The failure of de Breauté and his allies gave the advantage to de Burgh, who in February 1224 ordered de Breauté to give up Plympton and Bedford castles, rejecting his claim that Plympton Castle was part of his wife's inheritance. De Breauté refused to give the castles up, and in response the royal court sent justices to his land with a fake charge of Breach of the Peace. They found him guilty of 16 counts of Wrongful Disseisin, and on 16 June William de Breauté, Falkes' brother, seized Henry of Braybrooke, one of the justices sent by the king and a personal enemy of both de Breautés. This was foolish in the extreme, as the King and his court were barely 20 miles away discussing the defence of Poitou, and on 20 June the king and his forces besieged Bedford Castle, with Simon Langton excommunicating both the brothers and the garrison as a whole. The siege lasted eight weeks, with over 200 killed by the missiles of the defenders. After a fourth assault broke the walls William and 80 knights were captured, refused pardon and hanged.

Exile[edit]

Having lost Bedford and his brother, Falkes submitted to Henry III on 19 August, pleading for forgiveness in exchange for the loss of all his possessions. At this his wife left him and pled for divorce, claiming she had been forced into the marriage eight years before; she was unsuccessful, but did manage to recover some of her lands. On 25 August Falkes officially gave up his lands, and chose exile to France rather than judgement from the barons.[2] Arriving in Normandy he was imprisoned by Louis VIII in Compiègne as revenge for his defeat of the French forces during the war, but was released in 1225 either through the intervention of the pope or through his Crusader's Badge, assumed in 1221. After release he spent several months in Rome, and published a fourteen-page defence of his actions, the querimonia, which laid the blame at the feet of Langton and de Burgh, and begged the pope to support him as a man excommunicated without cause and as a crusader. Departing for England, de Breauté was captured in Burgundy by an English knight he had once imprisoned, but papal intervention yet again saw his release. After this he lived in Troyes, but was expelled from France in 1226 for refusing to pay homage to the king, and again stayed in Rome, dying slightly before 18 July, allegedly from a poisoned fish.

Vauxhall[edit]

The part of London "beside the Thames near the present Vauxhall Bridge known as Vauxhall seems originally to have been part of the extensive Manor of South Lambeth, which was held in the 13th century by the de Redvers family. The name Vauxhall (Fauxhall) is derived from Falkes de Breaute, the second husband of Margaret, widow of Baldwin de Redvers."[1][9]

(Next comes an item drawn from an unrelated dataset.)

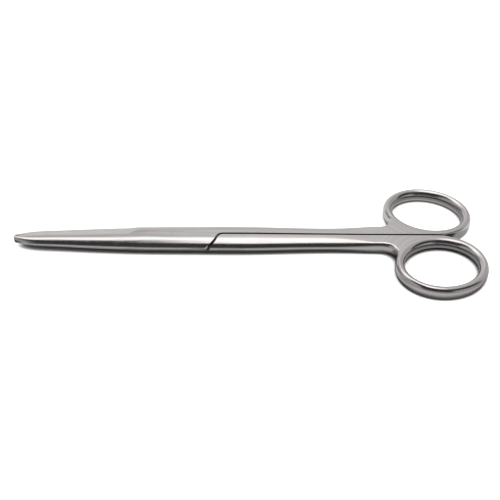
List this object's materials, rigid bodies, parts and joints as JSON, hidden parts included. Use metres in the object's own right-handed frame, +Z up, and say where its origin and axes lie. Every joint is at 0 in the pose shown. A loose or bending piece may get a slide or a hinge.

Vauxhall Ironworks were founded in 1857. In 1903 they built the first Vauxhall car. They are now known as Vauxhall Motors and still use de Breauté's griffin as their badge.[1]

References[edit]

  1. ^ a b c d Article from Vauxhall V Magazine reproduced on Bedford OB Get-Together web site
  2. ^ a b Carpenter, David (2003). The Struggle for Mastery. Oxford University Press US. p. 306. ISBN 0-19-522000-5. 
  3. ^ "Oxford DNB article:Breauté, Falkes de". Retrieved 6 October 2008. 
  4. ^ Church, S. D. The Household Knights of King John. Cambridge University Press. p. 9. ISBN 0-521-55319-9. 
  5. ^ Carpenter, David (2003). The Struggle for Mastery: Britain, 1066-1284. Oxford University Press US. p. 306. Retrieved 7 October 2008. 
  6. ^ The Battle of Lincoln (1217), according to Roger of Wendover
  7. ^ The Battle of Lincoln, 1217, from the History of William the Marshal
  8. ^ Carpenter, David (1996). The Reign of Henry III. Continuum International Publishing Group. p. 46. ISBN 1-85285-137-6. 
  9. ^ Sheppard FHW, 'Vauxhall and South Lambeth: Introduction and Vauxhall Manor', Survey of London: volume 26: Lambeth: Southern area (1956), pp. 57-59. (Date accessed: 22 December 2009.)
  • Alien knights in a hostile land:the experience of curial knights in thirteenth-century England and the assimilation of their families, Michael G.I. Ray, in Historical Research 79/206, November 2006, p. 455, 459, 463,466-67, 469-71, 474.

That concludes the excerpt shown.